Larry with Hook in Ear
If you use a flyrod enough, in windy conditions, you are bound to get a hook in your clothing – and maybe your ear. The good news is that the hook was barbless, came out easy and was just a minor inconvenience to a great day of fishing for dolly varden.

swab type!

Camp was basic, but comfortable, located on a chute of the Cinder River. Each day we boated down the Cinder and fished for Silvers and Pinks in the deeper pools near its mouth in Bristol Bay. One day, we hopped in the Super
Cub and flew a few minutes to Lava Creek (where the camp gets its name). All day long we waded and fished
for dolly varden, stopping only for lunch; then we flew back to camp in the afternoon – nice, big dollies.

In Alaska, weather is always a concern, though possibly not an impact on a fishing trip.
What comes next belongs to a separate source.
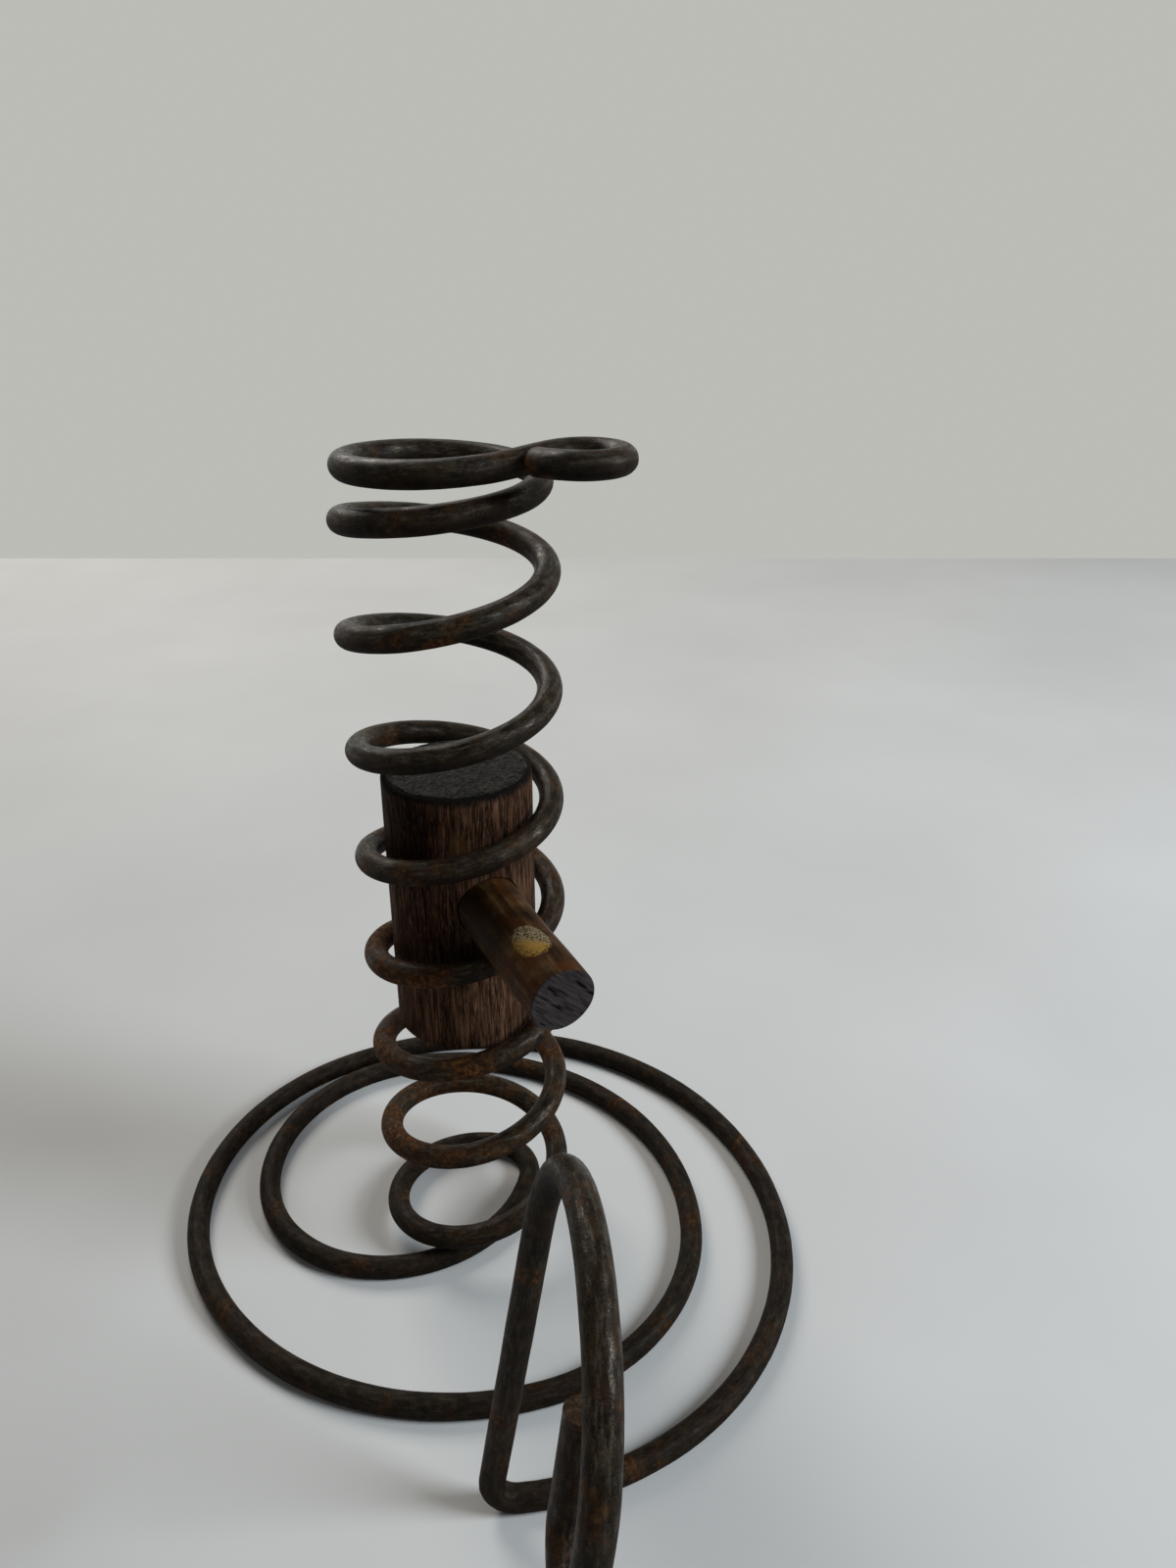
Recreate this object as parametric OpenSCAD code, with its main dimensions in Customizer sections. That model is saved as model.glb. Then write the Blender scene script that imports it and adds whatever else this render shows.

It was Wednesday evening when host Phil Byrd talked to us after dinner about high winds coming in from the southwest on Sunday. We were scheduled to fly out on Sunday, on the same plane that brought in next week’s guests. When the wind gets to 50 mph, flying in Alaska comes to a standstill. Our choices were 1) take our chances that the weather forecaster was wrong, and be willing to stay if he/she was right – or 2) fly out early. Neither of us could stay the extra time, so we flew out early. Great, shortened trip!

Phil Byrd’s 1957 Piper Super Cub, converted to a 4-seater many years ago. It ferried us from Pilot Point to camp and to another river for dolly varden.